Monday, October 3, 2011

Did St. Ambrose Believe in the Real Presence?

On Thursday, I also noted that St. Augustine's mentor, St. Ambrose, wrote in the late 380s that the Eucharist “is the true Flesh of Christ which crucified and buried, this is then truly the Sacrament of His Body.”"  A Protestant reader, H.R. Diaz III, responded:
You're right, Joe; He does say that. And since he's basically quoting Scripture, he's right. However, he disagrees with Romanism [sic] when he further explains:

St. Ambrose
"58. Wherefore, too, the Church, beholding so great grace, exhorts her sons and her friends to come together to the sacraments, saying: "Eat, my friends, and drink and be inebriated, my brother." What we eat and what we drink the Holy Spirit has elsewhere made plain by the prophet, saying, "Taste and see that the Lord is good, blessed is the man that hopeth in Him." In that sacrament is Christ, because it is the Body of Christ, it is therefore not bodily food but spiritual. Whence the Apostle says of its type: "Our fathers ate spiritual food and drank spiritual drink," FOR THE BODY OF GOD IS A SPIRITUAL BODY; THE BODY OF CHRIST IS THE BODY OF THE DIVINE SPIRIT, for the Spirit is Christ, as we read: "The Spirit before our face is Christ the Lord." And in the Epistle of Peter we read: "Christ died for us." Lastly, that food strengthens our heart, and that drink "maketh glad the heart of man," as the prophet has recorded."

Ambrose, when read in context, does not here seem to be in harmony with Rome.
The mistake here is a basic one: yes, the Eucharist is spiritual food. But that doesn't mean that it's not the physical Body and Blood of Christ.

St. Paul describes the manna in the desert as spiritual food (1 Cor. 10:3). Does that mean that there wasn't physical manna?

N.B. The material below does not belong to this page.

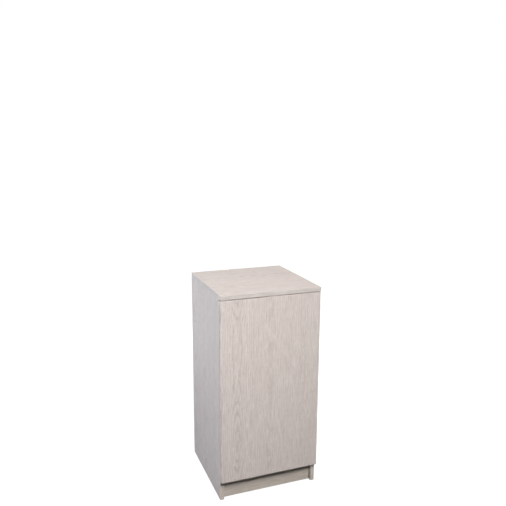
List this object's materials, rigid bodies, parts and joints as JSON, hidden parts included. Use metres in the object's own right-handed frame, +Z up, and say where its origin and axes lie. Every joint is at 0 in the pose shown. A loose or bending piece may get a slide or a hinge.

Of course not. Rather, St. Paul's point is that the manna existed primarily not to feed to the bellies of the wandering Israelites, but to strengthen their souls: it showed them that they had a loving God who cared about them, and that if they trusted in Him daily, He'd never let them down.

Jesus compares Himself to this Manna, and says that His Flesh will nourish us in the same way (John 6:51). So yes, undoubtedly, the Eucharist is spiritual Food. Or put more bluntly: nobody takes Communion because they're physically hungry. We're not doing it to fill our bellies (the portions are so tiny!), but to fill our souls (the portions are so infinite!).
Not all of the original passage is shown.